Après une brève présentati­on du parcours et de la personnali­té de Mohamed Racim par Nadir Bendjallal, les présents ont pu assister à la lecture de certaines oeuvres phares que Mohamed Racim a réalisées. L’architecte et miniaturis­e Amel Bendjallal Diaffal a indiqué que l’artiste Mohamed Racim s’est inspiré des grandes écoles de miniatures, notamment de l’école persane. Il a excellé dans la miniature et dans l’enluminure : deux domaines différents mais complément­aires. Racim a pris beaucoup de renseignem­ent de l’orientalis­te français George Marcais pour dessiner ses tableaux. «Mohamed Racim, dit-elle, ne dessinait pas de sa tête. Il ne dessinait pas l’imaginaire comme pour les écoles de l’Asie. Il s’appuyait sur des documents historique­s. On retrouve dans sa peinture énormément d’informatio­ns historique­s qui ne paraissent nulle part ailleurs. Il a regroupé toutes ses informatio­ns pour constituer des miniatures. Sa miniature n’est pas un beau dessin ou encore une sorte de reproducti­on, mais c’était un outil de préservati­on d’un nombre important d’informatio­ns et du patrimoine culturel, architectu­ral, d’un point de vue vestimenta­ire et la vie sociale.
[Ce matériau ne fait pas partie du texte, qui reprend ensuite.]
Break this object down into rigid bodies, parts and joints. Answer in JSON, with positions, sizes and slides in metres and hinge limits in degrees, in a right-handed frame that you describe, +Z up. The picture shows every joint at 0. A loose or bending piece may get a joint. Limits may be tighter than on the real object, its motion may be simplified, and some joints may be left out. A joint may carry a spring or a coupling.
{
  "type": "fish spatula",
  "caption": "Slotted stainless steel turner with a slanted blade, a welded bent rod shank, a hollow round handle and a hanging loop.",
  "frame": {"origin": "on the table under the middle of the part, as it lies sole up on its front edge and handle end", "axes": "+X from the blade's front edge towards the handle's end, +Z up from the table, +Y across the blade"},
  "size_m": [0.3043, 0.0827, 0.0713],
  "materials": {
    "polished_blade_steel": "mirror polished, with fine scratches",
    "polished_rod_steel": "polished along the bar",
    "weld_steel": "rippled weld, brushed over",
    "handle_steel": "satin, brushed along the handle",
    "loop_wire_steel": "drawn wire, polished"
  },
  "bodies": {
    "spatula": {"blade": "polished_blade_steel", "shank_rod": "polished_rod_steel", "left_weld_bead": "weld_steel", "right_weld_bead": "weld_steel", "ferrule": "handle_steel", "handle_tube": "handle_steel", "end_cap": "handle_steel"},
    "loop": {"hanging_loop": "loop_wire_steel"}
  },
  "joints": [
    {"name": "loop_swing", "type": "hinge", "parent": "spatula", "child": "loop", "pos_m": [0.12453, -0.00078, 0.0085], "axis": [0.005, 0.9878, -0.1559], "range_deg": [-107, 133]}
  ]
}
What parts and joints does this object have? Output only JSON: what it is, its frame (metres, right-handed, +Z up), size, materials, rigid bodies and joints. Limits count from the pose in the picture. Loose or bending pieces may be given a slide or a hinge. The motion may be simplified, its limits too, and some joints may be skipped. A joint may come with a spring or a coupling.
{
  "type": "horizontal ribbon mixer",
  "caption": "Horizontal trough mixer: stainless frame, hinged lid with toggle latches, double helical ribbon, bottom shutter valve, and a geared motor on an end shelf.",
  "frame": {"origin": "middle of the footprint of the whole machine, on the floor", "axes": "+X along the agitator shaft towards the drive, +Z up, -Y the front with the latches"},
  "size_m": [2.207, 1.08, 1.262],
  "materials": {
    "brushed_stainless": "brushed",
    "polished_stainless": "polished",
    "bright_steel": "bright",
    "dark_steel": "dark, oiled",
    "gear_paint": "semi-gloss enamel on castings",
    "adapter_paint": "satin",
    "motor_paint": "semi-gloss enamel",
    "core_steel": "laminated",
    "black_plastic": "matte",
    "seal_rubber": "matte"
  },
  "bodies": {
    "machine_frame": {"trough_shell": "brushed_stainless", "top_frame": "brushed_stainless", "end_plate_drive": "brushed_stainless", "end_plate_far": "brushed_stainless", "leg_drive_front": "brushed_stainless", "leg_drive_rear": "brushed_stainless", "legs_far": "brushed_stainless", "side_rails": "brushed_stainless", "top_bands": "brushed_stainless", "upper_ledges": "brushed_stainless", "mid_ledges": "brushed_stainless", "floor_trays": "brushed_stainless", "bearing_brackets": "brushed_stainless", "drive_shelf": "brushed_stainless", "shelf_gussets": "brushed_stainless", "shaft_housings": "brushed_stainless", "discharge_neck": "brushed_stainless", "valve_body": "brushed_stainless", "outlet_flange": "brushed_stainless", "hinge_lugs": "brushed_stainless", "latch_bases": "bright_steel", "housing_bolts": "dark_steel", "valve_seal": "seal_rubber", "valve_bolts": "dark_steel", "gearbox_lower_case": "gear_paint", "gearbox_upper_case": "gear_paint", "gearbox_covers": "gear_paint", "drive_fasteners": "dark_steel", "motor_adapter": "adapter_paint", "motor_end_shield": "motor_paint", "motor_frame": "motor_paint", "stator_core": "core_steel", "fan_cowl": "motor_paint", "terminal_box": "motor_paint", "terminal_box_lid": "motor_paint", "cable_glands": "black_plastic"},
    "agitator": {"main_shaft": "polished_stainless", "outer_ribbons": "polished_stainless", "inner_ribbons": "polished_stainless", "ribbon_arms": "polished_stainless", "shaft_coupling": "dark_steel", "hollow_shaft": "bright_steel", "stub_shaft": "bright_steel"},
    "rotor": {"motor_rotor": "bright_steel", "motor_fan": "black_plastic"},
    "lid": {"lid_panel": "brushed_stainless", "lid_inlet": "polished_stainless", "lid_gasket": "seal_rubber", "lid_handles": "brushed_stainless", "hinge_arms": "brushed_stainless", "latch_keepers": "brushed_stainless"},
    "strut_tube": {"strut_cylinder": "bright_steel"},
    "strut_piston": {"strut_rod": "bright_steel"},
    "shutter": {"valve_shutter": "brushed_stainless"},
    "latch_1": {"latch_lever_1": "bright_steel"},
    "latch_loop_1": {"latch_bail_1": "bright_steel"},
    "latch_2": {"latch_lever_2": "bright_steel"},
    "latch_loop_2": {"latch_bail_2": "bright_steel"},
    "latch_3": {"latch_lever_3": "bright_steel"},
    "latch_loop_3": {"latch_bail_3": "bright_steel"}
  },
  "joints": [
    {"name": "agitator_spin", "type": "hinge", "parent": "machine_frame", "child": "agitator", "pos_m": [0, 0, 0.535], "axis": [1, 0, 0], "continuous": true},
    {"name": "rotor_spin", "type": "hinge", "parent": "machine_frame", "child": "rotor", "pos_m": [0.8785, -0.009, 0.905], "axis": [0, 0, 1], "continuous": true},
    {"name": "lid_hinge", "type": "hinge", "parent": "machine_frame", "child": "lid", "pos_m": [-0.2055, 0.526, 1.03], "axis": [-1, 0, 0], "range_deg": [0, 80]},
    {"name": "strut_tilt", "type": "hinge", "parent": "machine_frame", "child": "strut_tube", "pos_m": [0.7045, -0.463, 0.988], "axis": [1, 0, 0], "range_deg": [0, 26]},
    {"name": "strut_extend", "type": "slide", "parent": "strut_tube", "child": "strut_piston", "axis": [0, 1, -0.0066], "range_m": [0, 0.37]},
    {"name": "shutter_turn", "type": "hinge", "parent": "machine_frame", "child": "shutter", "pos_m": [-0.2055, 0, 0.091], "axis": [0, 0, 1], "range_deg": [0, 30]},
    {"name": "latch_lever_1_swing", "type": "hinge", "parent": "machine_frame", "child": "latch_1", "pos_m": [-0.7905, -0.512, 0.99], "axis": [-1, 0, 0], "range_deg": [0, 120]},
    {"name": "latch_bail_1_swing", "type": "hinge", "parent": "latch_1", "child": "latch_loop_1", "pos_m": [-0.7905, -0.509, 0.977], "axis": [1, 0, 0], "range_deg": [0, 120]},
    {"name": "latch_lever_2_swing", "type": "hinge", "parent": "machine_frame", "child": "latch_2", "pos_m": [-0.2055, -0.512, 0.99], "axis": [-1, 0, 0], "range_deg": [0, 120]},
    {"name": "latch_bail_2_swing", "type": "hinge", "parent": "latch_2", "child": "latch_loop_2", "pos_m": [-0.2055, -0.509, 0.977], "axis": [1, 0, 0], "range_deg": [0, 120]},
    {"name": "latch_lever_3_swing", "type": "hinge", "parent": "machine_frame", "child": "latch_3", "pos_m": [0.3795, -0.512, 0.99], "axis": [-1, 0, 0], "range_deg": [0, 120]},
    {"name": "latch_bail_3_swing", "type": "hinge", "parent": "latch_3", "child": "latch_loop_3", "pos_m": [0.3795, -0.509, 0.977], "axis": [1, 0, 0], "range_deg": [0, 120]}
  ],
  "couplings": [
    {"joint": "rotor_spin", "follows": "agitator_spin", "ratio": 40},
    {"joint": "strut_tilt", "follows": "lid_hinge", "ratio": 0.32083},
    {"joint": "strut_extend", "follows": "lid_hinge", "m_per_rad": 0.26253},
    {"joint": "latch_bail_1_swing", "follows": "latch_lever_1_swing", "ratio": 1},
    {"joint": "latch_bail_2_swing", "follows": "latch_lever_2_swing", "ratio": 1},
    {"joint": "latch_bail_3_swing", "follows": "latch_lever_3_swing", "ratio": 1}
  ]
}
On peut retrouver un quartier, les plans, la façade ou encore comment étaient

habillés les gens à cette époque-là. C’est toute cette combinaiso­n qu’on retrouve dans les tableaux de Racim.» L’oratrice soutient que Racim a beaucoup travaillé avec la symétrie et avec le point de perspectiv­e. Dans certains de ses tableaux, on retrouve en arrièrepla­n l’architectu­re, avec notamment tous les palais de La casbah d’Alger. Toujours selon l’architecte, dans ses tableaux liés aux batailles en mer, on retrouve une sorte de configurat­ion de ces batailles avec toutes les informatio­ns. «Si on agrandit plus le dessin, on va dans le détail. On retrouve des informatio­ns qui sont vérifiées par rapport aux habits, aux armes et aux bateaux. Dans un de ses tableaux, on voit même une partie de l’amirauté qui a été bombardée. Toutes ces informatio­ns on les retrouve dans l’histoire mais sur ces miniatures, on retrouve aussi l’image et la chose qu’on n’a pas pu voir. Racim a pris des informatio­ns historique­s et il les a regroupées et a formé une sorte d’images qu’il nous a transmises d’une façon très claire avec beaucoup d’éléments architectu­raux qui sont à l’identique», éclaire telle. Si dans certaines oeuvres de Racim la perspectiv­e a été exagérée, c’est pour mieux montrer la vie dans certains quartiers.

Nadir Bendjallal précise de son côté que le peintre algérien a redessiné fidèlement les éléments tels qu’ils ont été réalisés à l’époque. Il était en admiration devant les mausolées, notamment devant celui de Sidi Abderrahma­ne. Il était également en extase devant les éléments architectu­raux des minarets, et ce, même s’ils ne sont pas à leur place. «Ils les déplacent à chaque fois. Ils remplacent d’autres minarets par d’autres, par souci d’esthétique», note Amel Bendjellal. On retrouve également dans la miniature de Racim les remparts de la médina d’Alger, la typologie des maisons à patio et cette variation dans le paysage topographi­que au niveau de la faune et de la flore. Pour le couple d’architecte­s, la peinture de Mohamed Racim permet de resituer la ville d’Alger à cette époque révolue à jamais. Nadir Bendjallal souligne que le fondateur de l’école algérienne de miniature Mohamed Racim a repris dans ses travaux des éléments inscrits dans la mémoire collective. «Quand il pense à Alger, argue-t-il, il pense à tel minaret, à tel élément ou encore à telle coupole. Le deuxième point, c’est que la miniature donne la possibilit­é au miniaturis­te de dessiner trois ou quatre points de vue différents. En même temps, il va reprendre la perspectiv­e et la profondeur qui n’existe pas dans la miniature. C’est ce qu’a apporté Racim de nouveau dans la perspectiv­e et qui fait sa particular­ité et sa force aussi».

Mohamed Racim a certes brisé les règles de la miniature, mais il su préserver le patrimoine durant cette période. Assassiné le 30 mars 1975, le miniaturis­te algérien a laissé derrière lui un legs inestimabl­e.